WHAT IS ASKED ::
In the listing below, find the line containing "if shape.isNull() or" and the line containing "obj.parent = empty". Repeat exactly those two lines and every line between them, nothing more.
####################
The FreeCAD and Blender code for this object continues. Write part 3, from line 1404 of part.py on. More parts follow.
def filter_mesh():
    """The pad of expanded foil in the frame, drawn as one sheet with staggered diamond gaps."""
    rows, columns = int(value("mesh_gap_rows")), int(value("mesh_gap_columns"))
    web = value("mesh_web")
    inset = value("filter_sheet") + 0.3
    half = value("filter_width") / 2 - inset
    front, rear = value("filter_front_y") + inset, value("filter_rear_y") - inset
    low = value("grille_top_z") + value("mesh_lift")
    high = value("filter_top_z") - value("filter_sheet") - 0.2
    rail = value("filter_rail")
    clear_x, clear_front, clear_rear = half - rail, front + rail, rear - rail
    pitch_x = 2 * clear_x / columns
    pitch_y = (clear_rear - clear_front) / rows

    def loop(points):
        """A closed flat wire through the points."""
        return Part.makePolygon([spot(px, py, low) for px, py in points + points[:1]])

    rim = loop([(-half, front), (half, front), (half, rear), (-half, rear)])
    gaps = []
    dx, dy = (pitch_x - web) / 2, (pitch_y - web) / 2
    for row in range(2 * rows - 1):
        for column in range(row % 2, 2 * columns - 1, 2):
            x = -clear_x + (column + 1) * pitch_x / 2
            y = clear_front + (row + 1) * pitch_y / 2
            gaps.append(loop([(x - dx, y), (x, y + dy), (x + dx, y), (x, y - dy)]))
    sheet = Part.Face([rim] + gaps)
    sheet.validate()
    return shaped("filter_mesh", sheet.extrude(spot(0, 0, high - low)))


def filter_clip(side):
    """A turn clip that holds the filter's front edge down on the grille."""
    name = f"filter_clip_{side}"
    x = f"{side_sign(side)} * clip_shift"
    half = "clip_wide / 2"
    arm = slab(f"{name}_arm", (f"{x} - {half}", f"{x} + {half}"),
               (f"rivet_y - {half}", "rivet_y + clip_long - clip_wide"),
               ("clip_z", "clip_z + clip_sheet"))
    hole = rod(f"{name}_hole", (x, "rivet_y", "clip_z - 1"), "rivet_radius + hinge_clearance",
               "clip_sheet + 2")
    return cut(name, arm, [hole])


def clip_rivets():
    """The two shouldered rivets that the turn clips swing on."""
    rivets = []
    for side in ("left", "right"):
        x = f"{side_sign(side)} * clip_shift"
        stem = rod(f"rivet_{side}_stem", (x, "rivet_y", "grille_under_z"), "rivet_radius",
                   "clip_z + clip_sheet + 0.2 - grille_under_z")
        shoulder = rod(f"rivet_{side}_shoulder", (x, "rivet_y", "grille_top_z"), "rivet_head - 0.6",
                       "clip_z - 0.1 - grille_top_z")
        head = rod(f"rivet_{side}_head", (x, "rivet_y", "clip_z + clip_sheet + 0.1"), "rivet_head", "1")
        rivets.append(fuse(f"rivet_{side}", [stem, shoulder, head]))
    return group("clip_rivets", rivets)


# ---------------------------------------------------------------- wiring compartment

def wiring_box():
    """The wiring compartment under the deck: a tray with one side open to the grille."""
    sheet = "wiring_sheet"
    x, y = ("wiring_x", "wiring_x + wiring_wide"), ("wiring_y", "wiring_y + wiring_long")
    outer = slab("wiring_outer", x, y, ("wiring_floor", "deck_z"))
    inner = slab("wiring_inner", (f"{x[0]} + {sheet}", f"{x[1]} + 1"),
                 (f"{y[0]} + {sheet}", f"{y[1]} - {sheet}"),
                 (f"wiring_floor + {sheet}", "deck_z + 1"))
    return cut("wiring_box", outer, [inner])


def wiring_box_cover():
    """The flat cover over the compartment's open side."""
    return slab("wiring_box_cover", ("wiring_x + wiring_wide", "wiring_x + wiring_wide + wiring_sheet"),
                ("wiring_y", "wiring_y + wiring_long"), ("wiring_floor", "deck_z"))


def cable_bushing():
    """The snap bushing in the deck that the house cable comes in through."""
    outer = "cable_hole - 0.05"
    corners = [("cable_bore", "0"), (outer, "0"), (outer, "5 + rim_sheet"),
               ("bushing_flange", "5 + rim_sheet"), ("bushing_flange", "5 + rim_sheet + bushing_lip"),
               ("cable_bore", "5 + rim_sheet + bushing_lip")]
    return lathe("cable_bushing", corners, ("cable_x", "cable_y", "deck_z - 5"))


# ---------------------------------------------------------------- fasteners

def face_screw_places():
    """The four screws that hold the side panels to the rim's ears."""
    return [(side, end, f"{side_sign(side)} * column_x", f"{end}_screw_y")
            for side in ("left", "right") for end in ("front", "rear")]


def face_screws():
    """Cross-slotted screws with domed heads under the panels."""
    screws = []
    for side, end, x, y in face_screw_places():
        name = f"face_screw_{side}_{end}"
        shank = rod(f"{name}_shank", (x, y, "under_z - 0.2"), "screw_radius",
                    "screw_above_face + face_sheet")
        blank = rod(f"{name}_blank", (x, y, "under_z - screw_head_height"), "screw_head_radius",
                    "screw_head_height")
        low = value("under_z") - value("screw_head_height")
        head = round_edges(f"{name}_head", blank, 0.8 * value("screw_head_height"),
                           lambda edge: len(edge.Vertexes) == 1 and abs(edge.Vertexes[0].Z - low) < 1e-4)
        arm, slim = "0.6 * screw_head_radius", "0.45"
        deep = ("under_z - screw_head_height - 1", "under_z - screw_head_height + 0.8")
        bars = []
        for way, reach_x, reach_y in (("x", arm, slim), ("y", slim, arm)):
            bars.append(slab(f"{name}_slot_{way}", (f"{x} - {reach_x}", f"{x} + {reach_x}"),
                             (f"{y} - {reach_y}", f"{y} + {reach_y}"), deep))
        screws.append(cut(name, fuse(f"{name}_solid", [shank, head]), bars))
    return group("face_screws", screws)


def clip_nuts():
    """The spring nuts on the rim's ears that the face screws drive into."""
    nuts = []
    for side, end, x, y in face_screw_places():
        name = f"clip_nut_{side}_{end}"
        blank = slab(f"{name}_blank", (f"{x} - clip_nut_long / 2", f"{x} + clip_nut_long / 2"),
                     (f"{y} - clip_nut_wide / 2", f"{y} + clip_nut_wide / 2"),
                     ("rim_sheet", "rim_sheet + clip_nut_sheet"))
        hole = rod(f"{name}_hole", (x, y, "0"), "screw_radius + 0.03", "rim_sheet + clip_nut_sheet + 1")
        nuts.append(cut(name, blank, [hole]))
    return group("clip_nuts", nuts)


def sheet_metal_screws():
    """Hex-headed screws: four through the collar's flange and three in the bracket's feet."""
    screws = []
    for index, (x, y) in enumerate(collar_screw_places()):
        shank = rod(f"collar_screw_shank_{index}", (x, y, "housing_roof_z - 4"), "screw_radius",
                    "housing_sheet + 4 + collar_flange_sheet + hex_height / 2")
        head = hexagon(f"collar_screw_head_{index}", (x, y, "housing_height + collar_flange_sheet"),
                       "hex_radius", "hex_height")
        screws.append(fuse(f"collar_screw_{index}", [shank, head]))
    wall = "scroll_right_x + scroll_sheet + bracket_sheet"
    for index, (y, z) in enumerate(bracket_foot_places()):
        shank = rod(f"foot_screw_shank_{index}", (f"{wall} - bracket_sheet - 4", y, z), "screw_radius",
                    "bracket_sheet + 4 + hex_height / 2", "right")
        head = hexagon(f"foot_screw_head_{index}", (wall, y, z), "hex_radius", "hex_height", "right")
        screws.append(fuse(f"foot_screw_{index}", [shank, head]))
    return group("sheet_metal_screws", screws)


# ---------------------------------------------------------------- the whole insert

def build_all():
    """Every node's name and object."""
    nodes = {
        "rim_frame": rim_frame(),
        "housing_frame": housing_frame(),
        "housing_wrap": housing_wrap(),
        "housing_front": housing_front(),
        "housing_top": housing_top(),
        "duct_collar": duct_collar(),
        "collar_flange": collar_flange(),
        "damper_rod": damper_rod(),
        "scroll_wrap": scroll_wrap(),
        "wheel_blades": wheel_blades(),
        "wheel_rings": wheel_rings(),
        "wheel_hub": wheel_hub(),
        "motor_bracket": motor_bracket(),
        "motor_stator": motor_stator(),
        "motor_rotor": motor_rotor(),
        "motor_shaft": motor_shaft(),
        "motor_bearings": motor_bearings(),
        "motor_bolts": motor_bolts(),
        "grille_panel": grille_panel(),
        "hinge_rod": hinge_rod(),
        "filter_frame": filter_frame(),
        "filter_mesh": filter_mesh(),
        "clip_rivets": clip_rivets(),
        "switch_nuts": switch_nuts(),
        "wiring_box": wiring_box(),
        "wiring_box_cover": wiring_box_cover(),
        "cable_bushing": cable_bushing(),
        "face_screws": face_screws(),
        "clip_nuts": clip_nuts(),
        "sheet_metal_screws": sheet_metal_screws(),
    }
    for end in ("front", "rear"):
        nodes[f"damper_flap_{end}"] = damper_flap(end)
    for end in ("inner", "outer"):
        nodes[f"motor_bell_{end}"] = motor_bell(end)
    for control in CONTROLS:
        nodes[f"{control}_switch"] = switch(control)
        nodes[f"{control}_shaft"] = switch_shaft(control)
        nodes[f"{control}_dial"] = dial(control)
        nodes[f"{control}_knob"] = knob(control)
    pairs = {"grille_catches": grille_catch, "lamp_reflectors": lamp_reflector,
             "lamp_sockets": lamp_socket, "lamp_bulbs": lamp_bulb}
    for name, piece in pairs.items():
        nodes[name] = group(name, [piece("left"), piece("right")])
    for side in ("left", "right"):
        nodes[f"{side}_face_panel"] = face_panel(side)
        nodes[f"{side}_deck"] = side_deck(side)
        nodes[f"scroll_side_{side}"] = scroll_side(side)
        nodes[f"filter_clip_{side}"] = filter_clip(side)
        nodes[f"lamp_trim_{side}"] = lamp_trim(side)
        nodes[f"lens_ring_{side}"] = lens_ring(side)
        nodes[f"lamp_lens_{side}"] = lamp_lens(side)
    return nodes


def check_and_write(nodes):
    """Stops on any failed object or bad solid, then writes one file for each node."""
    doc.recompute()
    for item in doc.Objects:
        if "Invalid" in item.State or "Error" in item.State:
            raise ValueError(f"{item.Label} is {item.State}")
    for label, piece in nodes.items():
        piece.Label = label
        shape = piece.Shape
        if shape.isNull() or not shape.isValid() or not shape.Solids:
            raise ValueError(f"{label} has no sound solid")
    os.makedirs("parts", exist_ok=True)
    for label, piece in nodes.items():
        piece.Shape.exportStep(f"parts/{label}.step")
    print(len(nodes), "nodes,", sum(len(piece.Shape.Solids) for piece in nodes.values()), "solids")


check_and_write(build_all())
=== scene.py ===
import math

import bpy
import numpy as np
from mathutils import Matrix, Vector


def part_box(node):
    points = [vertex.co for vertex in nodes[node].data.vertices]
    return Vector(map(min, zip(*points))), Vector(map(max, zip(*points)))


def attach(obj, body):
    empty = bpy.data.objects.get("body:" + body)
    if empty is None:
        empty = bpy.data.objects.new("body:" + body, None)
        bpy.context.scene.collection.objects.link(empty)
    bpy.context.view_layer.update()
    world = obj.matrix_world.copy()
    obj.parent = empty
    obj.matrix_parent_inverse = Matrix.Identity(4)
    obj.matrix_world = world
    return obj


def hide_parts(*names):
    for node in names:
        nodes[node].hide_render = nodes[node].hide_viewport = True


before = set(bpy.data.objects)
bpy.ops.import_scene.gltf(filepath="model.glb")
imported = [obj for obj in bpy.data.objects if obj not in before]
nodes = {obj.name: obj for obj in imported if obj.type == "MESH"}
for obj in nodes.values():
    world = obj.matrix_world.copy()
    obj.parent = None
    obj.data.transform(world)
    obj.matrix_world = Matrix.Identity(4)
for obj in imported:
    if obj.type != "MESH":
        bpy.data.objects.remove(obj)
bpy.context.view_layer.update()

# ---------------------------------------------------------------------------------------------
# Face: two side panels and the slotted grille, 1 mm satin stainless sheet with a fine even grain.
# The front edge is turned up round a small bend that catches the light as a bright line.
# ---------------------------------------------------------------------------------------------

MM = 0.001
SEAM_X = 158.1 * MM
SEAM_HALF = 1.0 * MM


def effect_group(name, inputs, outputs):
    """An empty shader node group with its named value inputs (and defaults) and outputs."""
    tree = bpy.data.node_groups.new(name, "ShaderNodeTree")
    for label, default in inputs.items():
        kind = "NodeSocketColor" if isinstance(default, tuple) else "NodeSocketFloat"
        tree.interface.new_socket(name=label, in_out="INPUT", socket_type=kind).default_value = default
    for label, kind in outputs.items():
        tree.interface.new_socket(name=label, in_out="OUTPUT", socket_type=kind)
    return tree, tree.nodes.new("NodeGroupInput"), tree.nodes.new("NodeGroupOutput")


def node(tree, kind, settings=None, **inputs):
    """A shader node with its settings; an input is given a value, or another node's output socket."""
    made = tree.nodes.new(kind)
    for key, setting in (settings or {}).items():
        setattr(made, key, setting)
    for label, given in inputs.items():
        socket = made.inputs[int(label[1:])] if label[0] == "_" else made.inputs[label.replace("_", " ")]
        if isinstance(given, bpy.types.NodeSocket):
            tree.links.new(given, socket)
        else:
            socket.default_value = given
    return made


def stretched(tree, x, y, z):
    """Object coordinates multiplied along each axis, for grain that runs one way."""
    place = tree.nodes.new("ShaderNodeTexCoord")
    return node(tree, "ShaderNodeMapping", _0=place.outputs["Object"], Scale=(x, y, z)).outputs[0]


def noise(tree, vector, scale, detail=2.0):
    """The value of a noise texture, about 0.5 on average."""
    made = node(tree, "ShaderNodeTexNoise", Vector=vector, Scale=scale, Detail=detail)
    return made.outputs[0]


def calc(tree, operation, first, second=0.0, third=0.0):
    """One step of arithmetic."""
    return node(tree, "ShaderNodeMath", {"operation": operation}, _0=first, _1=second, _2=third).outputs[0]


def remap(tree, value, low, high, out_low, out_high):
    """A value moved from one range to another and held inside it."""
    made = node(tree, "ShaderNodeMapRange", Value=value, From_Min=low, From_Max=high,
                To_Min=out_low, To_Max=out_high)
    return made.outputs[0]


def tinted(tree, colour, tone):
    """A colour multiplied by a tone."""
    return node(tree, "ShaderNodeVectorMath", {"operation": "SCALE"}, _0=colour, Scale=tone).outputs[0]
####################
COMPLETE ANSWER ::
        if shape.isNull() or not shape.isValid() or not shape.Solids:
            raise ValueError(f"{label} has no sound solid")
    os.makedirs("parts", exist_ok=True)
    for label, piece in nodes.items():
        piece.Shape.exportStep(f"parts/{label}.step")
    print(len(nodes), "nodes,", sum(len(piece.Shape.Solids) for piece in nodes.values()), "solids")


check_and_write(build_all())
=== scene.py ===
import math

import bpy
import numpy as np
from mathutils import Matrix, Vector


def part_box(node):
    points = [vertex.co for vertex in nodes[node].data.vertices]
    return Vector(map(min, zip(*points))), Vector(map(max, zip(*points)))


def attach(obj, body):
    empty = bpy.data.objects.get("body:" + body)
    if empty is None:
        empty = bpy.data.objects.new("body:" + body, None)
        bpy.context.scene.collection.objects.link(empty)
    bpy.context.view_layer.update()
    world = obj.matrix_world.copy()
    obj.parent = empty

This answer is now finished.